[Saved entries]

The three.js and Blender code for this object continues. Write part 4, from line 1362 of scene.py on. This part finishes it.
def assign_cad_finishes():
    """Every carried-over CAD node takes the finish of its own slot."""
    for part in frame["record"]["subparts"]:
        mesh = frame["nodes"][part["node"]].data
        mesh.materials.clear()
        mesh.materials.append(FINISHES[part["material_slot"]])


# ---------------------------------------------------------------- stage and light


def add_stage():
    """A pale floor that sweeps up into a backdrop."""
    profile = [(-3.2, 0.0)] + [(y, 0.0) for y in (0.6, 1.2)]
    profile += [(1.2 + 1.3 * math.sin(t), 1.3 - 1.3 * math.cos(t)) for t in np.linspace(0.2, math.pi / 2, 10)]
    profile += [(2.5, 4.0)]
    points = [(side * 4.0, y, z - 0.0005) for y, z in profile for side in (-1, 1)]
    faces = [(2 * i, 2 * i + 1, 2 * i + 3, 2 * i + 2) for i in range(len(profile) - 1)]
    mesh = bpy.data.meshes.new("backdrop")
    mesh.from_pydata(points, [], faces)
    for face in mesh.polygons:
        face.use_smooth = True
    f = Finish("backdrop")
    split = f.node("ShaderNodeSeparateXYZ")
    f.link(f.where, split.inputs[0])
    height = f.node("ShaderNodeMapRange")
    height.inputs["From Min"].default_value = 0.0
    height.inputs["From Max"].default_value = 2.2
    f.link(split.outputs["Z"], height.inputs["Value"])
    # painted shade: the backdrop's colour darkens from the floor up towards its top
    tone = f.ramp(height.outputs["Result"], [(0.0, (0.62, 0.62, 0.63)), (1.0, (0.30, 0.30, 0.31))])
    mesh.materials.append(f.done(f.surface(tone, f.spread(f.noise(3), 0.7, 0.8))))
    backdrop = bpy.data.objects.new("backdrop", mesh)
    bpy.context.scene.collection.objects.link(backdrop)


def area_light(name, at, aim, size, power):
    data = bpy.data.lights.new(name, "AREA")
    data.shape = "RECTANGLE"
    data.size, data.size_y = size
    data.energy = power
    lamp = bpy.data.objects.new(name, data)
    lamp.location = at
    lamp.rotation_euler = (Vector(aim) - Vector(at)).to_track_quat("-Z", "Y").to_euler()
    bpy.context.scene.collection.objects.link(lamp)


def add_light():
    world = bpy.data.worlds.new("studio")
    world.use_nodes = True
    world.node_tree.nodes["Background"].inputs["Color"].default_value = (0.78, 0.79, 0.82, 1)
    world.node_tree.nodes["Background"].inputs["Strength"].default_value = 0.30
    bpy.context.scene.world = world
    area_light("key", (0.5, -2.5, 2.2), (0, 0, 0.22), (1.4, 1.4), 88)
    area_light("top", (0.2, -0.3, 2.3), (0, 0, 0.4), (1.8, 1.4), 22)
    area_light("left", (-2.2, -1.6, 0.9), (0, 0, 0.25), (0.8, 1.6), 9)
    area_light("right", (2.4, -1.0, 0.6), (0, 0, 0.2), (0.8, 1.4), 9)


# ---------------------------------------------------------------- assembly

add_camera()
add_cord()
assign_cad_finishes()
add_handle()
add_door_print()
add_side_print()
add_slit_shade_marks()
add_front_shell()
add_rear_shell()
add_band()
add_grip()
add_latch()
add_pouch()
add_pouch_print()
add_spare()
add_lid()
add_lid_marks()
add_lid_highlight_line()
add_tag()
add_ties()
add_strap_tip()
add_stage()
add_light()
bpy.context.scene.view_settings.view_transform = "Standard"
...
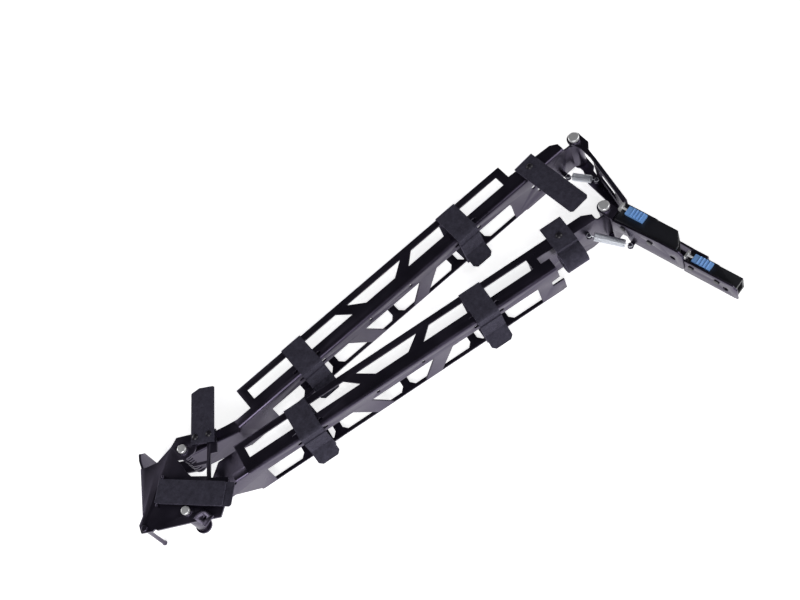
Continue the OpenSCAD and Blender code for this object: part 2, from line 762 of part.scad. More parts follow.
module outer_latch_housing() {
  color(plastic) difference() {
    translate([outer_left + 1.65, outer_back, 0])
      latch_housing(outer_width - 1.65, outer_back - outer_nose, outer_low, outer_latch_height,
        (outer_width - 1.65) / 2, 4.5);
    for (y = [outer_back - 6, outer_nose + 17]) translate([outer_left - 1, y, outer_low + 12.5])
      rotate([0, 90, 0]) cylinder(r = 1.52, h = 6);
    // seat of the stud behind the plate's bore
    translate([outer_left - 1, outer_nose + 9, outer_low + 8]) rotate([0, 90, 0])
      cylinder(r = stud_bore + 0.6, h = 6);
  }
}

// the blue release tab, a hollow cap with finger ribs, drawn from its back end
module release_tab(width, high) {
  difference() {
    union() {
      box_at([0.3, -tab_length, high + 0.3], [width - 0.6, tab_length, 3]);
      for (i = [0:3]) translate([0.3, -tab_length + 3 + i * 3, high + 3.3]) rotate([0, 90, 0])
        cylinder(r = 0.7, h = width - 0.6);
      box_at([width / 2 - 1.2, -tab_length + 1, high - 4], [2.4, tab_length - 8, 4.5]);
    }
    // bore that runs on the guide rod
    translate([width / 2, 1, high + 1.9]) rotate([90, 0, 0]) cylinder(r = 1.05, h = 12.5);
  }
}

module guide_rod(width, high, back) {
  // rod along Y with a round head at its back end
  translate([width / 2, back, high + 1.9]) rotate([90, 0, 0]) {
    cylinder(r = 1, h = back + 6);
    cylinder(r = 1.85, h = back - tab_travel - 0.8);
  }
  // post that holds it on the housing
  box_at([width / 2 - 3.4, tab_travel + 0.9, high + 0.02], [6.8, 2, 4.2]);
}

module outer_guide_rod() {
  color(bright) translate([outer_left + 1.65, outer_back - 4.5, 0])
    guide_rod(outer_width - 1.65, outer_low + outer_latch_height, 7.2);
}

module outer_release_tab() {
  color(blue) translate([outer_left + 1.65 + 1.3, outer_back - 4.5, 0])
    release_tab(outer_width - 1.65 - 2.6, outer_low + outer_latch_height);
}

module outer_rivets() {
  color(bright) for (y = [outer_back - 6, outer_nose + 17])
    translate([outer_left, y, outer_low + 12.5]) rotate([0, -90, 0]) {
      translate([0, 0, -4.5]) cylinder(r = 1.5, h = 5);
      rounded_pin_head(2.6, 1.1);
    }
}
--
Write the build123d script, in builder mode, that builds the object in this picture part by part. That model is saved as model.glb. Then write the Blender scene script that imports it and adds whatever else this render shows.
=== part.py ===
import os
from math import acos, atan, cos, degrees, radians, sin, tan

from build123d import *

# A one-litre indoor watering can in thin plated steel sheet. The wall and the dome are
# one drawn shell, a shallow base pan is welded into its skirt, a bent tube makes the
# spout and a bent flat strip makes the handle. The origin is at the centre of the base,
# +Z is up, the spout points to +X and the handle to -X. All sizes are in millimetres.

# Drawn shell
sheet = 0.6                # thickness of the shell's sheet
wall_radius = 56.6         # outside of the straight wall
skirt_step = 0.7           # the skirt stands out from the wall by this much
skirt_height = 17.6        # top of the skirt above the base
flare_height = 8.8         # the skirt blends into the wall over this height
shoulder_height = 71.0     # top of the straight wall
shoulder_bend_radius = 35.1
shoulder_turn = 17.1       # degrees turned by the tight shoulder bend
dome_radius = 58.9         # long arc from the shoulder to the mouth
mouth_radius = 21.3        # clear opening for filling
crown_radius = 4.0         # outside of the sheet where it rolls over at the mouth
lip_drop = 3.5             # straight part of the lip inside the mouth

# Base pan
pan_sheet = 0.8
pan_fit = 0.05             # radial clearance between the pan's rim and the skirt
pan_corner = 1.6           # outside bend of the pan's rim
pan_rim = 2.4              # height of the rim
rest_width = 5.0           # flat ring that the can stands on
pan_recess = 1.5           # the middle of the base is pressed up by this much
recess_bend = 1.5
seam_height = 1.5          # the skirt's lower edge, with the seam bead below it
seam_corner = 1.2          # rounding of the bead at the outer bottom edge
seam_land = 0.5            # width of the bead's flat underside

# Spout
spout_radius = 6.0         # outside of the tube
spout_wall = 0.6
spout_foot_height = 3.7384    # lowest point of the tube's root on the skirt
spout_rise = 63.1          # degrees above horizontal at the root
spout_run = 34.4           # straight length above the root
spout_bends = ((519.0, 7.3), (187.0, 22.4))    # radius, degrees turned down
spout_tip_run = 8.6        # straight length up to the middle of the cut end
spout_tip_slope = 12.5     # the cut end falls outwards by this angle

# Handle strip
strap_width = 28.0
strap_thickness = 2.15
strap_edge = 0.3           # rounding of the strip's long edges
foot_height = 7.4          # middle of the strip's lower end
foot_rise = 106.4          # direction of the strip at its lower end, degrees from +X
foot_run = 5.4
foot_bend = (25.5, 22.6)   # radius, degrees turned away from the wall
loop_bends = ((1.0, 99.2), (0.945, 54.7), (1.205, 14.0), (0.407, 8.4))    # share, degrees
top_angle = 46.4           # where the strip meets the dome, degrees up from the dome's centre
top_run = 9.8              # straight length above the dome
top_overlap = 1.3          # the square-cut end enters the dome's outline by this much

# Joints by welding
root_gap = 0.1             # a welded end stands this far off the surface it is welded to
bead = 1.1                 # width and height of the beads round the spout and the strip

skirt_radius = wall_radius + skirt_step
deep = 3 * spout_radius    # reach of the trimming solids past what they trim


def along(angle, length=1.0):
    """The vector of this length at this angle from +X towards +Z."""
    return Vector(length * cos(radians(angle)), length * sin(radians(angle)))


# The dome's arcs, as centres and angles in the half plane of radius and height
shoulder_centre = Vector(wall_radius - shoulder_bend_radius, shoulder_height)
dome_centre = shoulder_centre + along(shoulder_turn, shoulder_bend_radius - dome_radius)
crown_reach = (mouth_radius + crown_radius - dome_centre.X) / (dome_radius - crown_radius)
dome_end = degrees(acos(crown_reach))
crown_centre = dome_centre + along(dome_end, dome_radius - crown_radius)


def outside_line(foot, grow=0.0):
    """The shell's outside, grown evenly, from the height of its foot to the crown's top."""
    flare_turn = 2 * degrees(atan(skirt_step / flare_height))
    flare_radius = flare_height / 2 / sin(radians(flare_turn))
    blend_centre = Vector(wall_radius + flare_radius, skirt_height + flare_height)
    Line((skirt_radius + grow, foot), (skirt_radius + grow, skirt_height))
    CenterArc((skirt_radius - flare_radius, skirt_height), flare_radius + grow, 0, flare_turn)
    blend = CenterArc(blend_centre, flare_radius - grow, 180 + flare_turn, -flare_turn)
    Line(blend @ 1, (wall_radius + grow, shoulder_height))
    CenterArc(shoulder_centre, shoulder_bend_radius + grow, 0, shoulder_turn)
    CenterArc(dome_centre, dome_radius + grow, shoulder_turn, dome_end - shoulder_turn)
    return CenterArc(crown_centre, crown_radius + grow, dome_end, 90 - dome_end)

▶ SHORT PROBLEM
Copy out exactly the lines running from the one with "Write the build123d" to the one with "lip_drop = 3.5", including both ends, and nothing more.

▶ RESPONSE FOR THIS EXERCISE
Write the build123d script, in builder mode, that builds the object in this picture part by part. That model is saved as model.glb. Then write the Blender scene script that imports it and adds whatever else this render shows.
=== part.py ===
import os
from math import acos, atan, cos, degrees, radians, sin, tan

from build123d import *

# A one-litre indoor watering can in thin plated steel sheet. The wall and the dome are
# one drawn shell, a shallow base pan is welded into its skirt, a bent tube makes the
# spout and a bent flat strip makes the handle. The origin is at the centre of the base,
# +Z is up, the spout points to +X and the handle to -X. All sizes are in millimetres.

# Drawn shell
sheet = 0.6                # thickness of the shell's sheet
wall_radius = 56.6         # outside of the straight wall
skirt_step = 0.7           # the skirt stands out from the wall by this much
skirt_height = 17.6        # top of the skirt above the base
flare_height = 8.8         # the skirt blends into the wall over this height
shoulder_height = 71.0     # top of the straight wall
shoulder_bend_radius = 35.1
shoulder_turn = 17.1       # degrees turned by the tight shoulder bend
dome_radius = 58.9         # long arc from the shoulder to the mouth
mouth_radius = 21.3        # clear opening for filling
crown_radius = 4.0         # outside of the sheet where it rolls over at the mouth
lip_drop = 3.5             # straight part of the lip inside the mouth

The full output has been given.